■ Aim of the exercise ■
Every line that includes the word "scene" is to be listed.

■ Dataset extract ■
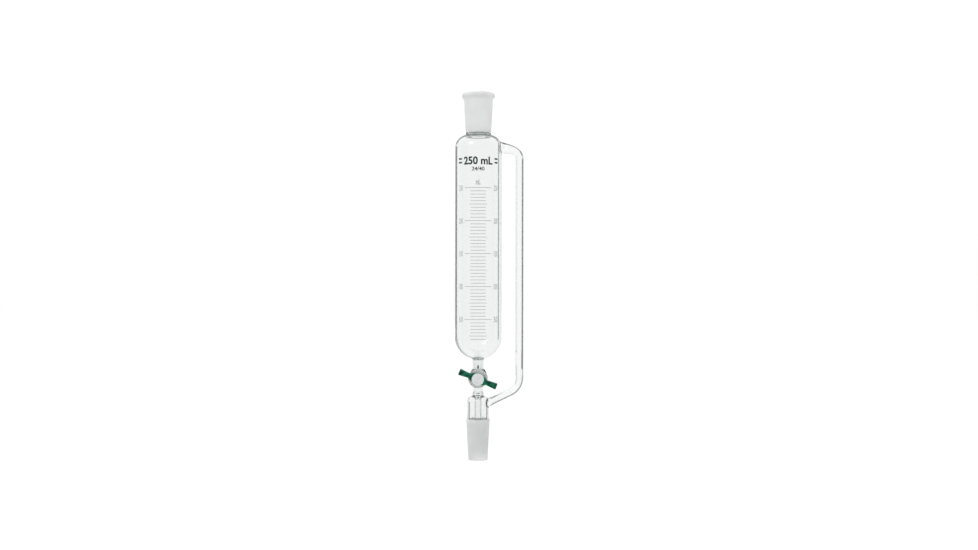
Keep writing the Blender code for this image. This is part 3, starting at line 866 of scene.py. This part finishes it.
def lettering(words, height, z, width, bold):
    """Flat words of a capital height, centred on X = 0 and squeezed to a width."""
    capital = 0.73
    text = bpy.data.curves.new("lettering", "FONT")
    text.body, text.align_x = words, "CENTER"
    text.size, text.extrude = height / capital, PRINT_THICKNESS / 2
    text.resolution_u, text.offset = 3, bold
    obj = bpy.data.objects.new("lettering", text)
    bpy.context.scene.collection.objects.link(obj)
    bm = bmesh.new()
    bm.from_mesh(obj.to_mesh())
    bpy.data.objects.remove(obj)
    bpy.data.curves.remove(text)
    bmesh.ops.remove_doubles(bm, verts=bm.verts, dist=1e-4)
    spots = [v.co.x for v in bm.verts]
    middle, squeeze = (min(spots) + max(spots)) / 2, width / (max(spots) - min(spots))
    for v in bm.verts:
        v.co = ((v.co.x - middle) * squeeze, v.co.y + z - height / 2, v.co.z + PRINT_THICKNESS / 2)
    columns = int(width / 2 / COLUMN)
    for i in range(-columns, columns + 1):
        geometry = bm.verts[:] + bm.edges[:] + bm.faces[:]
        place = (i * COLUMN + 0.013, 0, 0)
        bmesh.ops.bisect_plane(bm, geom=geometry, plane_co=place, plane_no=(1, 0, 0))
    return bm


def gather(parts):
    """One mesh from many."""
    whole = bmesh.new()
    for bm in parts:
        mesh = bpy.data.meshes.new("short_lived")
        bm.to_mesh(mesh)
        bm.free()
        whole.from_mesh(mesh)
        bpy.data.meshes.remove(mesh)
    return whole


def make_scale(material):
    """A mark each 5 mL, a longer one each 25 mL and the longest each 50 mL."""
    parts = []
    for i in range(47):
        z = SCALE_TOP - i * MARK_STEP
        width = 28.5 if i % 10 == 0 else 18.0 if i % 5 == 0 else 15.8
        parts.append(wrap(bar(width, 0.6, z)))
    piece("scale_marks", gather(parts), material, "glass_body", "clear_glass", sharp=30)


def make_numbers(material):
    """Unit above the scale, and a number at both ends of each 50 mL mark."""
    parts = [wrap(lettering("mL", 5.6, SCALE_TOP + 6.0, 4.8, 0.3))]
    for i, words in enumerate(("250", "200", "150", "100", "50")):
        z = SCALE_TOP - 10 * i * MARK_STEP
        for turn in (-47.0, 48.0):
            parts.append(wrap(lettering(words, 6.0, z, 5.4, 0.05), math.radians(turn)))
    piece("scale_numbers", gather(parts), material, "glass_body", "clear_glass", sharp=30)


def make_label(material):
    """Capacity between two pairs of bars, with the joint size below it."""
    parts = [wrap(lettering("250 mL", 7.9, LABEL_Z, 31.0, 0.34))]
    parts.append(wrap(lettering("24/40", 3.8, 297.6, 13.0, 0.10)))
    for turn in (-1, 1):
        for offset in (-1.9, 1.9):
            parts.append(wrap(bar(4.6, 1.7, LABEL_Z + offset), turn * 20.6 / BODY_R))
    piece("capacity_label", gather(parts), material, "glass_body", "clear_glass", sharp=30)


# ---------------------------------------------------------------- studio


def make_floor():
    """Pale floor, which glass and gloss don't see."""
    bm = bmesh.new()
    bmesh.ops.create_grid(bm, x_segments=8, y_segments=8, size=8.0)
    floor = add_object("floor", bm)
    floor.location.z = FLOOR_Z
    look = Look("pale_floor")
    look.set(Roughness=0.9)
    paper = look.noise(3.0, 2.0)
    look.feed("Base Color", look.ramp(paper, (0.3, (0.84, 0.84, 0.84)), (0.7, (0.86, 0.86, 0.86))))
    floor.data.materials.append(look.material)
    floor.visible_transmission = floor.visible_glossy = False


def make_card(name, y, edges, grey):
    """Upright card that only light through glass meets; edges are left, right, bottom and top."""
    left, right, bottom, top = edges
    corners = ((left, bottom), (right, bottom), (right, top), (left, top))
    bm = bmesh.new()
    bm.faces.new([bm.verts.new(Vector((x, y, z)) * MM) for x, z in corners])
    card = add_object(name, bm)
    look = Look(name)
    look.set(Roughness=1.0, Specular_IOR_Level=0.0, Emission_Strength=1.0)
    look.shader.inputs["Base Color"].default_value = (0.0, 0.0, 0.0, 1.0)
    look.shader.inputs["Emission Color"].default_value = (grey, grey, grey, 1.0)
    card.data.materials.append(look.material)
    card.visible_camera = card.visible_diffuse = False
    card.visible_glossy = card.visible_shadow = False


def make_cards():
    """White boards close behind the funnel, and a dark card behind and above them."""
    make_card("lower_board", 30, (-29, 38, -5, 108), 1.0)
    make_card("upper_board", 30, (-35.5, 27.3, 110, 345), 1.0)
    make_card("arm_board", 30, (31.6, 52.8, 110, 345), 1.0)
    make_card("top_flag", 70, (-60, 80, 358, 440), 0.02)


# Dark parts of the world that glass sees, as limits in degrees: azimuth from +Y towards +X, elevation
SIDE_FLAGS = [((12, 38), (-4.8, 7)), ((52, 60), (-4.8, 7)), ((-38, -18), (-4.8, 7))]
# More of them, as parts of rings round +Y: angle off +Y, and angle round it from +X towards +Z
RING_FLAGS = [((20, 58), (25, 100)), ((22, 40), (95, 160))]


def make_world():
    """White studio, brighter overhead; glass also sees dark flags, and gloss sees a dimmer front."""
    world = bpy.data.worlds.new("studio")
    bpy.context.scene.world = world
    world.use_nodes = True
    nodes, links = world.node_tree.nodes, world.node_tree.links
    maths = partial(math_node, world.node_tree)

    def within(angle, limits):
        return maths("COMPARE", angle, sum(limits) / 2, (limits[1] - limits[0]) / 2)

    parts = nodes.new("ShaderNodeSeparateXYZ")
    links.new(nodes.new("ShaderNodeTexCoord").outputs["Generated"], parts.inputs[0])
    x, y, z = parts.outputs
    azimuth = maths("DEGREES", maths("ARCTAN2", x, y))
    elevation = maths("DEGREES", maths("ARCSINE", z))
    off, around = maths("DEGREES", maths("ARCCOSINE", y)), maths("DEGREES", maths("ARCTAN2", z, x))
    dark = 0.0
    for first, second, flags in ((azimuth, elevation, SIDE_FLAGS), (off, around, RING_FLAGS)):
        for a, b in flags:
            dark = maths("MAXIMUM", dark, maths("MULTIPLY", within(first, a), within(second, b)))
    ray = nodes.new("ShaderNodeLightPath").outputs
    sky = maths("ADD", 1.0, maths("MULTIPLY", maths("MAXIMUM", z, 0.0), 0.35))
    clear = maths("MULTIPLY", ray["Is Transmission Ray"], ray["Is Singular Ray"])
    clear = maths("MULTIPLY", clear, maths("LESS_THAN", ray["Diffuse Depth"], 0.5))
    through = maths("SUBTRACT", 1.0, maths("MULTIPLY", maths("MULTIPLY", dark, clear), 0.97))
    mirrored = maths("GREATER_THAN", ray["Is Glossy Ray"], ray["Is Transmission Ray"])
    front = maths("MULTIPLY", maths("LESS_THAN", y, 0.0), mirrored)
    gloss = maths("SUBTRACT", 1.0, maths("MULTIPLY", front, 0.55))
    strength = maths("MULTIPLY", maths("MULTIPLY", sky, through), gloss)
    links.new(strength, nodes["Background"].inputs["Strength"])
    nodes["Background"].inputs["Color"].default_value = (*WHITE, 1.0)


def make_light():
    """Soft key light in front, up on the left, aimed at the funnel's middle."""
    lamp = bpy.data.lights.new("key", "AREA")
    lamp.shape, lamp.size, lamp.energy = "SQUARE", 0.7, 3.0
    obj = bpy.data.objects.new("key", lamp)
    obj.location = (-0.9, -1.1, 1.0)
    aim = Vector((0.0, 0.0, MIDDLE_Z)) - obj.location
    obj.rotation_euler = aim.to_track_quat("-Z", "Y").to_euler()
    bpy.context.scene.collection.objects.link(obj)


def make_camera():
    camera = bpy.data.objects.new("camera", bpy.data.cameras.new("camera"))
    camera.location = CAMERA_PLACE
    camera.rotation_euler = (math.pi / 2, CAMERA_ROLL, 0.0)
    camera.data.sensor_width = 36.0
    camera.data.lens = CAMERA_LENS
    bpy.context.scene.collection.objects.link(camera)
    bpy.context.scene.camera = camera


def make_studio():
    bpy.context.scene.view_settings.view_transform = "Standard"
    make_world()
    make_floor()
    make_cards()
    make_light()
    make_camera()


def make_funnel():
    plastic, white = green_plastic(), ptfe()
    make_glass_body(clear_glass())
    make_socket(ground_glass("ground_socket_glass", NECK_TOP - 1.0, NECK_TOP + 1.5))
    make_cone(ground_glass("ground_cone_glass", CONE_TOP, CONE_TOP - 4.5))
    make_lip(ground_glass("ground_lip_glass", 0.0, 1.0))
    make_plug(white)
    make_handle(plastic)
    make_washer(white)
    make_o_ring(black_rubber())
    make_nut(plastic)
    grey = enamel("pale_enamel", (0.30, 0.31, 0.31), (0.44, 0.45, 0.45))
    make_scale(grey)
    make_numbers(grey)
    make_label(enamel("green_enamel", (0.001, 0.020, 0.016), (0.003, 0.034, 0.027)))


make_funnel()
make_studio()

■ Answer to this problem ■
Keep writing the Blender code for this image. This is part 3, starting at line 866 of scene.py. This part finishes it.
    bpy.context.scene.collection.objects.link(obj)
    bpy.context.scene.world = world
    bpy.context.scene.collection.objects.link(obj)
    bpy.context.scene.collection.objects.link(camera)
    bpy.context.scene.camera = camera
    bpy.context.scene.view_settings.view_transform = "Standard"